Here is a synthetic solution. Lemma: Given points $A,B,C,D$ lying on a circle. The tangents from $A$ and $B$ intersect at $K$ and the tangents from $C$ and $D$ intersect at $L$. Then, the points $K, L, AC\cap BD, AD\cap BC$ are collinear.

Proof

Let $EF\cap (ABC)=\{M,N\}$. Let the tangents from $A$ and $N$ to $(ABC)$ intersect at $V$. Let $X$ and $Y$ be the intersection of $MD$ and $ND$ with $(I)$. Let $BN\cap AC=K, CM\cap AB=L$. Using our lemma on the quadrilateral $FEDX$ gives us that $LX$ is tangent to $(I)$. Let $AC\cap MB=U$. Using the lemma on $AMBC$, one can show that $U, L\in ST$. Now, let's do something different and use our lemma on $EXDF$ to show that the tangent from $X$ to $(I)$ (so the line $LX$) is also passing through $U$. Hence, the line $ST$ is tangent to $(I)$ at $X$. Similarly, the line $UT$ is tangent to incircle at $Y$. Let $H$ be the foot of the altitude from $I$ to $SV$. We want to show that $I$ and $J$ are isogonal conjugates in $\triangle TSV$. We know that $TI$ is the angle bisector of $\angle STV$ so proving $AHXY$ is cyclic is sufficient.
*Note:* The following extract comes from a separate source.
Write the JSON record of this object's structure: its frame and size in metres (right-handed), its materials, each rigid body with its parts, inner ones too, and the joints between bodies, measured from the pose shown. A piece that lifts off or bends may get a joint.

Applying Pascal on $AACMNB$ gives us that $P=KL\cap EF$ lies on $AH$. We know that $EFHA$ and $EFXY$ are cyclic, hence it suffices to show that $AH, EF$ and $XY$ are concurrent (or $P\in XY$). Just notice that this is a result of using the lemma on $EFXY$.

Remark

Let $ST$ meet $\odot ABC$ at $G,H$. Maybe $NG,NH$ are also two tangents of $\odot I$.